Jacob, 8-year old chocolate milk drinker comes in today with his dad, a pastor for The Salvation Army. Dad sits on the patio for a bit, talks to friends. Jacob is bored and wanders back inside with his milk. He and I start chatting. We talk about how, apparently, he’s a smartypants, how he’s very good at math, how he reads at a 7th grade level, what his favorite books are, which leads to Harry Potter, of course. I tell him my birthday is the same day as Harry’s. His big brown eyes get even bigger.

He goes back outside with his chocolate milk.

Minutes later, he’s back, standing in front of the espresso machine, looking up at me. His freckles look like flecks of coffee with cream.

JACOB: Hey, uhm, whatever your name is, can I talk to you some more?

SELF: Well, my name is Tracey. And, sure.

JACOB: So, can I tell you a secret?

SELF: If you’d like to.

JACOB: But it’s a real embarrassing secret. Do you promise not to laugh?

SELF: I do.

JACOB: Uhm … I have a really big wart on the bottom of my foot.

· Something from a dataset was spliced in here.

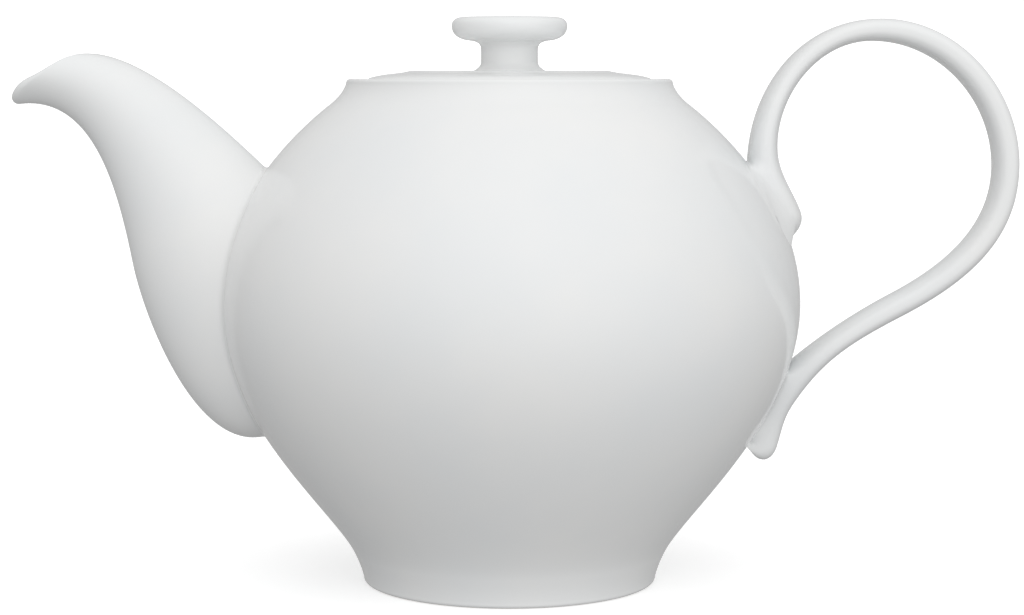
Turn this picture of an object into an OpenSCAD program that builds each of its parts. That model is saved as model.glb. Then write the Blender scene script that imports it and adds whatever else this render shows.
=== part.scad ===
// Round-bellied porcelain teapot: vessel, luted spout and handle, recessed lid with a mushroom knob.
// The origin is on the vessel's axis at the underside of the foot. The spout points along -X,
// the handle along +X.

/* [Body] */
// Radius of the belly at its widest
belly_r = 75.7; // [72:0.1:78]
// Height of the widest point above the table
belly_z = 73.4; // [70:0.1:76]
// Height of the rim
rim_z = 131.6; // [131:0.1:134]
// Outer radius of the collar at the rim
rim_r = 42.4; // [41.5:0.1:43.5]
// Radius of the foot just above its rounded edge
foot_r = 38.6; // [37:0.1:40]
// Wall thickness of the vessel
wall = 4; // [3:0.1:5]

/* [Lid] */
// Radius of the gallery that the lid drops into
gallery_r = 37.4; // [37:0.1:38.5]
// Depth of the gallery below the rim
gallery_depth = 3.6; // [3:0.1:4.5]
// Radius of the throat inside the gallery
throat_r = 33; // [31:0.1:34]
// Gap between the lid and the vessel, all round
lid_gap = 0.4; // [0.2:0.1:0.8]
// Depth of the lid's flange below its seat
flange_depth = 15; // [8:0.5:20]
// Radius of the lid's raised ring
ring_r = 25; // [22:0.1:27]
// Height of the raised ring above the rim
ring_rise = 2.1; // [1.5:0.1:3]
// Radius of the steam hole
vent_r = 1.5; // [1:0.1:2]

/* [Knob] */
// Radius of the knob's cap
knob_r = 15; // [12:0.1:17]
// Height of the knob's top above the rim
knob_top = 16.3; // [15:0.1:18]
// Radius of the knob's stem
stem_r = 7.4; // [5:0.1:8]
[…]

I don’t laugh. I ask him questions about his wart. He explains it all at length, with great relish, because he’s 8 years old and a boy and that’s what you’re supposed to do. He’s braving the whole wart experience quite well, I think, considering at one point in his story there is a “huge pocket knife!” involved. This elicits horrified “oohs” and “acks” from me, which he seems to really enjoy. He finishes the wart story, satisfied, I guess, that he’s covered everything. Then I grab some paper and we play a word game I know until dad comes and tells him it’s time to go.

JACOB: Bye, Tracey!

He waves to me.

SELF: See ya, Jacob! Have a good spring break!